--- Begin ---

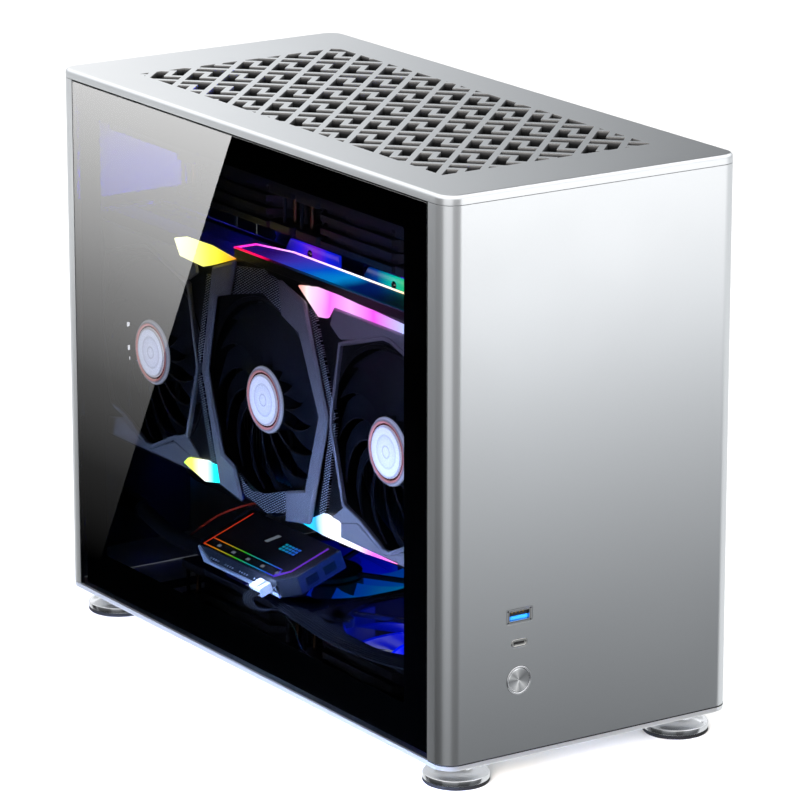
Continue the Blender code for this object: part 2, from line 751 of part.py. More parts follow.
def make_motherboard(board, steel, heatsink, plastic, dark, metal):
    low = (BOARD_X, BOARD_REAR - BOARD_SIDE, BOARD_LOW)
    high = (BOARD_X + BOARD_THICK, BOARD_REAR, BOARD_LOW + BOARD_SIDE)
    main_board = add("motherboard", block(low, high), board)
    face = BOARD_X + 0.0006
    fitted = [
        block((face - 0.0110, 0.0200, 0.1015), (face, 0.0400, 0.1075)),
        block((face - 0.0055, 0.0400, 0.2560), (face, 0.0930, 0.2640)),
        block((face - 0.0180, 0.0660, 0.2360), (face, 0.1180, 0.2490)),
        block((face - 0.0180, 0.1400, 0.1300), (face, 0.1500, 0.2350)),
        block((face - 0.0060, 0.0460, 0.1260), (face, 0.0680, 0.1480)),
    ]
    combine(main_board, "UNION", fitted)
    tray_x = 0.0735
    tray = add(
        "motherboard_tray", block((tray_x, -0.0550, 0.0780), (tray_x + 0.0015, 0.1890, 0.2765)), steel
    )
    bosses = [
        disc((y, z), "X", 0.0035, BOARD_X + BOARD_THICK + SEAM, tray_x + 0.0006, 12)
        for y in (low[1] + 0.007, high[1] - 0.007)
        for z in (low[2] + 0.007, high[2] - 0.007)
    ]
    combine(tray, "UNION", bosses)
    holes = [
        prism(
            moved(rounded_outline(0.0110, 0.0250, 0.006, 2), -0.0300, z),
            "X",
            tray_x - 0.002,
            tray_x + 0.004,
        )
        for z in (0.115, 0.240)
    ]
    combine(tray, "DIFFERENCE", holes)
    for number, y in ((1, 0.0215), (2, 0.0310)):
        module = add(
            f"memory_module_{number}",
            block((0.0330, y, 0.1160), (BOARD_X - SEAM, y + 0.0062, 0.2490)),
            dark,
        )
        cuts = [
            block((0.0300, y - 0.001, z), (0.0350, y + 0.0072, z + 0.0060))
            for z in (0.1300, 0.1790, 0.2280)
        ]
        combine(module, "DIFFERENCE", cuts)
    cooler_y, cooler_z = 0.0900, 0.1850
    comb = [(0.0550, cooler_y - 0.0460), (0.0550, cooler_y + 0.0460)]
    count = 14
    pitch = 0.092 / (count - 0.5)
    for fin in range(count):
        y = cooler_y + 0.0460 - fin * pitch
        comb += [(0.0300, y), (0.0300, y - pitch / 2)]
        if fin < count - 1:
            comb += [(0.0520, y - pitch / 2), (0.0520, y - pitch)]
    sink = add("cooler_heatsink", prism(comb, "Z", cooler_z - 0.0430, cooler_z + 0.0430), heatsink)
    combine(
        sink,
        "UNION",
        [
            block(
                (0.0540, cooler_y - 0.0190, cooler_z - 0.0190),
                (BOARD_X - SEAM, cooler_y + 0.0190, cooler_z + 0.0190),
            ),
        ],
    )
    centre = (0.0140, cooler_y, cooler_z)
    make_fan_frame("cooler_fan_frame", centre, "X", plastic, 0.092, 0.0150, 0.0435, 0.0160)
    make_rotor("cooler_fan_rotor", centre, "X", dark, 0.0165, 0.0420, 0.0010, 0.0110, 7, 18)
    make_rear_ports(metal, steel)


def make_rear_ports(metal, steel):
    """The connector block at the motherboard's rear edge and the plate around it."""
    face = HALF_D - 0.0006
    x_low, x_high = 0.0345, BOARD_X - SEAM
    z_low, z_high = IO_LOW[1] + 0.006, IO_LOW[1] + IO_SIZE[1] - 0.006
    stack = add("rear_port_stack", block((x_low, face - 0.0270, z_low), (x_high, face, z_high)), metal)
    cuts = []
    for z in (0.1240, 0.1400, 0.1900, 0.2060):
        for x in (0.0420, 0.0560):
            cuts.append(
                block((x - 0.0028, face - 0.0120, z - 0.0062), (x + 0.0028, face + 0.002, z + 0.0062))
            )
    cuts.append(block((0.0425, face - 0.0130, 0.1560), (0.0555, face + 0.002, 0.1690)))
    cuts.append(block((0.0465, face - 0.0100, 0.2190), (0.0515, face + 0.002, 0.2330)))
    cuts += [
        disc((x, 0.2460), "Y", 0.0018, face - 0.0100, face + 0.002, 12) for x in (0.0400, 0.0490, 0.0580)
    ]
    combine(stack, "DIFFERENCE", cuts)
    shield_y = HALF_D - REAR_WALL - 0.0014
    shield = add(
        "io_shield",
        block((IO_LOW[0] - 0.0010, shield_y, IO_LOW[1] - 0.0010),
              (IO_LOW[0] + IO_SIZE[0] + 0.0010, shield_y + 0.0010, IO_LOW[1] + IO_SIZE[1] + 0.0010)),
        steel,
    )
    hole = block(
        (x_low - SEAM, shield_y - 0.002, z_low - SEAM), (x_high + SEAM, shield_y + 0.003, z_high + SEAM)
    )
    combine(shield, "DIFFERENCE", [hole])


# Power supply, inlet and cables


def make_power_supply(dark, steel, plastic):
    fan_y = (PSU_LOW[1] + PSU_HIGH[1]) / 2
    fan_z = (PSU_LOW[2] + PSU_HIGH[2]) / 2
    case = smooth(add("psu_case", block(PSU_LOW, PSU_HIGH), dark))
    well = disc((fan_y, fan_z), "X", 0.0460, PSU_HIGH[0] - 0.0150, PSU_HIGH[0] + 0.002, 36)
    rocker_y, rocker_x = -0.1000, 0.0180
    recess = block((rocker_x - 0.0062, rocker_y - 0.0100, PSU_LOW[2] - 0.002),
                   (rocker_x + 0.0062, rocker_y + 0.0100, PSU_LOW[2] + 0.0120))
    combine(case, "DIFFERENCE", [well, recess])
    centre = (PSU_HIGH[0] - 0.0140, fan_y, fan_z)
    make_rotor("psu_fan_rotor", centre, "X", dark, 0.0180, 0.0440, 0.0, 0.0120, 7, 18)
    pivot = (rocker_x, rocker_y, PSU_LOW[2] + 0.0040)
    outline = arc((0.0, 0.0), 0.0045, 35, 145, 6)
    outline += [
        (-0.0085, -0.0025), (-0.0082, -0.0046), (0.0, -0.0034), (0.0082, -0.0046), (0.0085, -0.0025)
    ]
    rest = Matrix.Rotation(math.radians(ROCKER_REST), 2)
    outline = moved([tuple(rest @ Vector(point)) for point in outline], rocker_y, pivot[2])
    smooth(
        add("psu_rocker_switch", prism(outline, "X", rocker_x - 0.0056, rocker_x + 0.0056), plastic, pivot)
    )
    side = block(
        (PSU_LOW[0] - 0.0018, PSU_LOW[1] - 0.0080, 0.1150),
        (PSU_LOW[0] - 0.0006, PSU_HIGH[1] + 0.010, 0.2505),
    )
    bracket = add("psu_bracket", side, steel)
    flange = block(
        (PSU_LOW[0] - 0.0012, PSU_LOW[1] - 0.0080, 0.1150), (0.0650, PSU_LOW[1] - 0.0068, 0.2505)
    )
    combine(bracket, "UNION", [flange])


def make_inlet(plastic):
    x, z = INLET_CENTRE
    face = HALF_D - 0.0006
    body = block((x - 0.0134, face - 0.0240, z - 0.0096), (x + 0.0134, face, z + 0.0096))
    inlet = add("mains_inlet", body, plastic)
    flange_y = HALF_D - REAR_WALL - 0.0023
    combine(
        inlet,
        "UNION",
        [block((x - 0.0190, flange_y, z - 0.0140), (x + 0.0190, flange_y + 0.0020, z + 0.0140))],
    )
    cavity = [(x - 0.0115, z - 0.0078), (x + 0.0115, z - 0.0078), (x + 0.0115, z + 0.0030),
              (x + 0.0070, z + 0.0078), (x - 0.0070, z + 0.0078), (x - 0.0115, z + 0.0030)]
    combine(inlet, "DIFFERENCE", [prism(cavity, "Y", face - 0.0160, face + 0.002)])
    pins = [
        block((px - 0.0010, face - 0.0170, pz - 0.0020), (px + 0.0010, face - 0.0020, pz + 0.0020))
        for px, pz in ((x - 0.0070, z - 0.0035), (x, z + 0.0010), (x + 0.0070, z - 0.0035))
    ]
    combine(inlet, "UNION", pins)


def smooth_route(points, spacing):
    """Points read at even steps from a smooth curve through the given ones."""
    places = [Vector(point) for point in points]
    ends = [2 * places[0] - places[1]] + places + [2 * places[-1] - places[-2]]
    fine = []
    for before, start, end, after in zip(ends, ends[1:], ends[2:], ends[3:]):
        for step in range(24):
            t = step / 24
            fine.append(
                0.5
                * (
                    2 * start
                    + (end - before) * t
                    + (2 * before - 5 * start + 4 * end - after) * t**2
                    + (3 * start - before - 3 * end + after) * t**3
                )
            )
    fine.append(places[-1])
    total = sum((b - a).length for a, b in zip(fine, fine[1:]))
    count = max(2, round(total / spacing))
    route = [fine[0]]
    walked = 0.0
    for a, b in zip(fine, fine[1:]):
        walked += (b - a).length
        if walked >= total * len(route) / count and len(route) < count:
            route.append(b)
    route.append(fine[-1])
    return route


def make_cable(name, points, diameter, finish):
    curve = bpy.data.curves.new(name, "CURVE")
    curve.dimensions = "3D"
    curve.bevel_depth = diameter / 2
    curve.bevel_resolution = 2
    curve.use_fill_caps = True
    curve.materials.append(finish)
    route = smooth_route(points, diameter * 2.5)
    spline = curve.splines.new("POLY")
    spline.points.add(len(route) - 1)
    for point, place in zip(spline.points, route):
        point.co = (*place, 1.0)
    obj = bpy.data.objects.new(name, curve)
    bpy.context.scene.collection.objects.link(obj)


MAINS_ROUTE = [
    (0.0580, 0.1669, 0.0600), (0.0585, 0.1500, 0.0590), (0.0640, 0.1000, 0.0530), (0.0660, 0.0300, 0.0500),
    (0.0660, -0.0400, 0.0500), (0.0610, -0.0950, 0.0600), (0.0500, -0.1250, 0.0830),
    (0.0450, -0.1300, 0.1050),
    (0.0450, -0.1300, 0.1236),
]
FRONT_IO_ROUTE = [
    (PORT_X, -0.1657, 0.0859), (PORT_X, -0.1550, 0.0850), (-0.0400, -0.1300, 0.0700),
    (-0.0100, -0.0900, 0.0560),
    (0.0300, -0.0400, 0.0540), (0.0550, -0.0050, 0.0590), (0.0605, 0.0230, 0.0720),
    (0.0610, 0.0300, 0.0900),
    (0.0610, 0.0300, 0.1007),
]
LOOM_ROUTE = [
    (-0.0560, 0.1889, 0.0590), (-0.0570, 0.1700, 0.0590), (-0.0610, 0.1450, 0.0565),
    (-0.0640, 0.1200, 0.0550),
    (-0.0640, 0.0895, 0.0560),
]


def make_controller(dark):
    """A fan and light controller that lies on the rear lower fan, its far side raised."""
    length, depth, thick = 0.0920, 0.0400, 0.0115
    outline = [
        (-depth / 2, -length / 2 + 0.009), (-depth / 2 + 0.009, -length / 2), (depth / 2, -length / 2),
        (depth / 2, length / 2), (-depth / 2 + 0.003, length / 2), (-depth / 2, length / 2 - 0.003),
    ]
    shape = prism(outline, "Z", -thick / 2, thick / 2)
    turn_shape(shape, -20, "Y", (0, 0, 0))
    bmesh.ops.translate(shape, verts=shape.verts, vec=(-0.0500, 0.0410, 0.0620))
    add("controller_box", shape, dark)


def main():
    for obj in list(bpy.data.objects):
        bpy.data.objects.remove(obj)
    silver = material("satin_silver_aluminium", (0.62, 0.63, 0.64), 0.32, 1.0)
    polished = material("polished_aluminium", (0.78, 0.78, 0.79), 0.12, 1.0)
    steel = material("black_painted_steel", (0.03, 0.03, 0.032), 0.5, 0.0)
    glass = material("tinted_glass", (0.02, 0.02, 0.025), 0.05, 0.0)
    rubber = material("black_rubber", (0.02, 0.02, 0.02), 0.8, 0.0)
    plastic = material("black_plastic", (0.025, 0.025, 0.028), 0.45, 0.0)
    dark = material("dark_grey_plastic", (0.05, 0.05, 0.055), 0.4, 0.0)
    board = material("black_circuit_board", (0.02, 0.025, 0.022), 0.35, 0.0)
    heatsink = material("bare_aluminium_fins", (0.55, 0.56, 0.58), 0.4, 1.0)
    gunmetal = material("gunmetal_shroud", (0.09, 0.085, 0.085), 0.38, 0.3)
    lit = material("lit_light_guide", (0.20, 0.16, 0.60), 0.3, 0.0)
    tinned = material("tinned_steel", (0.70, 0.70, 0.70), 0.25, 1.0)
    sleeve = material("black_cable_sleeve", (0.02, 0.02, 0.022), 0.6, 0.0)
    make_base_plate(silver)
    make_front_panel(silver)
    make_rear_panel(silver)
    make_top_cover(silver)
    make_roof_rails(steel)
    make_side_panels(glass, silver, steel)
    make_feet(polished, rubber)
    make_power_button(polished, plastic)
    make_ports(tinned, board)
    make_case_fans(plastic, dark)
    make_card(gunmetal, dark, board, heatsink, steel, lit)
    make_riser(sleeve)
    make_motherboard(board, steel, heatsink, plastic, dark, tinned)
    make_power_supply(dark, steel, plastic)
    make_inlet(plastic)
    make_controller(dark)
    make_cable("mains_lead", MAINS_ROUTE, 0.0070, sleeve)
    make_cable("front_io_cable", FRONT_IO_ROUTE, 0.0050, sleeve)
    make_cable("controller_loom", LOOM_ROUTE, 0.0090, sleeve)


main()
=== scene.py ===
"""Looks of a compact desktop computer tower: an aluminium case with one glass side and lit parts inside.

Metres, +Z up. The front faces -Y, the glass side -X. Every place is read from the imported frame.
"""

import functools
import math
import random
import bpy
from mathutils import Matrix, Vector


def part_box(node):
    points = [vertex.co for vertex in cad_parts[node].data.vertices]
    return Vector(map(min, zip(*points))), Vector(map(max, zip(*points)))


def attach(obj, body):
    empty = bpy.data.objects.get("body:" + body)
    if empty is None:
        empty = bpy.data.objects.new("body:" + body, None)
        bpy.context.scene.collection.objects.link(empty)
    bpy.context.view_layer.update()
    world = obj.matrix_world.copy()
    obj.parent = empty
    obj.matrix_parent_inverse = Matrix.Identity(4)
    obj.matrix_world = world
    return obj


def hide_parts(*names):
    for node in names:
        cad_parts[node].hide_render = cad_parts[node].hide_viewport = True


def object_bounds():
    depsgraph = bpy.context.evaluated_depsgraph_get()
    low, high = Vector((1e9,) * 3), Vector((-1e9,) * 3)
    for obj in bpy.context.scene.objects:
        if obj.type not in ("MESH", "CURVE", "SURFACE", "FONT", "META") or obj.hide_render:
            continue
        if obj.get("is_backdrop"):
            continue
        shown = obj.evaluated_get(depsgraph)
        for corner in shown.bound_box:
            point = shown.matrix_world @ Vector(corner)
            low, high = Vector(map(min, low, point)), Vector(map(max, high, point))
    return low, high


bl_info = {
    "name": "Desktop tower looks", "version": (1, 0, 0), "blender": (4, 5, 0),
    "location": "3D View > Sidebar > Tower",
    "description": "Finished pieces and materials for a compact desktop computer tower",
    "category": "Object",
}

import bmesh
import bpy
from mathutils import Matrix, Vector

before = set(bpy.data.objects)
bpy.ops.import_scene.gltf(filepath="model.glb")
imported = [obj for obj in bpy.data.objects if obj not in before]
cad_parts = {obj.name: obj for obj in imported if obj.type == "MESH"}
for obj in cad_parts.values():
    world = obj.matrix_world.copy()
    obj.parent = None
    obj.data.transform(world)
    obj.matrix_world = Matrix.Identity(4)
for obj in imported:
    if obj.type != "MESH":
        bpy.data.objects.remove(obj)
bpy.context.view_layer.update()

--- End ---

-- Stated exercise --
The lines to reproduce run from the line containing "imported = [obj" to the end of the listing; write them out exactly and add nothing.

-- Complete response --
imported = [obj for obj in bpy.data.objects if obj not in before]
cad_parts = {obj.name: obj for obj in imported if obj.type == "MESH"}
for obj in cad_parts.values():
    world = obj.matrix_world.copy()
    obj.parent = None
    obj.data.transform(world)
    obj.matrix_world = Matrix.Identity(4)
for obj in imported:
    if obj.type != "MESH":
        bpy.data.objects.remove(obj)
bpy.context.view_layer.update()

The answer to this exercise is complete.